Calendar icon December 3, 2020

Clock icon 3 min read

Folder icon #notes #book #rust #software #note-taking in tech

mdBook

mdBook is an easy way to create modern online books using Markdown. The program itself is written in Rust, and is used for the Rust Book and many project’s documentation. It has a really nice search feature, a minimal interface, and is easy to use. For courses that are a part of the Quaternion Institute, I recently decided to use mdBook.

Usage

If you don’t have Rust installed, get it from Rustup, then run cargo install mdbook. Create a new book with mdbook init book_name, then edit src/SUMMARY.md and describe your books structure in an outline as shown in the user guide. Run mdbook serve or mdbook build and it will create all of the files that don’t exist that are linked to in the directory, and then you can start writing.

Notes

I was using Vimwiki for notes, but I have decided to switch (no effort required, really) to mdBook. Many people prefer Vimwiki’s Markdown syntax (it’s objectively better) instead of its own Vimwiki syntax, but Vimwiki can only generate webpages from its own syntax. mdBook is a good solution for this.

Preprocessors

mdbook-katex

mdBook supports MathJax out of the box, which is inferior to KaTeX for rendering math on webpages. mdbook-katex is a preprocessor that uses KaTeX to render all of your math to SVG at build-time. If you want to have math in your HTML-based notes, I assure you this is the best way.

mdbook-linkcheck

I contribute to documentation on GitHub a lot because broken links bother me way more than they should. Save your sanity (or atleast mine): mdbook-linkcheck.

Others

There is an open GitHub issue to add a list of preprocessors to the user guide. Until then, there is a list of them in the issue to which I have added many.

My Setup

Between the two, I have a nice way to write Markdown: Neovim + Goyo.vim + Vimwiki, and a nice way to read it: Firefox + mdBook.

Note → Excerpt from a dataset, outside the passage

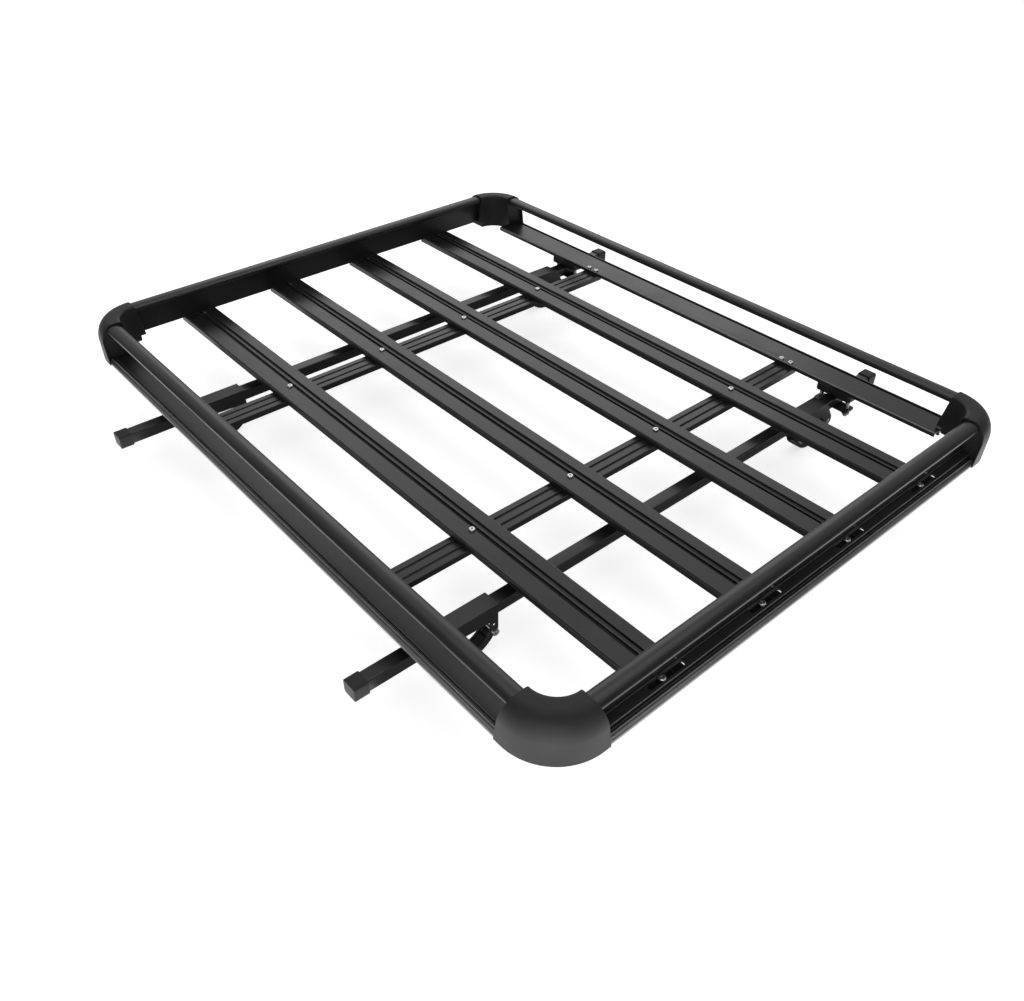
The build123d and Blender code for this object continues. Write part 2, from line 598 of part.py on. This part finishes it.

I use Goyo.vim to hide Neovim’s interface to eliminate distractions, and Vimwiki is pretty much installed only for the link navigation feature now. Hover over a Markdown link such as [link](file2.md) and press enter, and Vimwiki switches you over to file2.md.

Conclusion

If you want searchable Markdown-formatted notes, try mdBook. It’s simple and does everything I expect it to. There is a multilingual option in my book.toml which makes me hope that support for multilingual books will be added soon.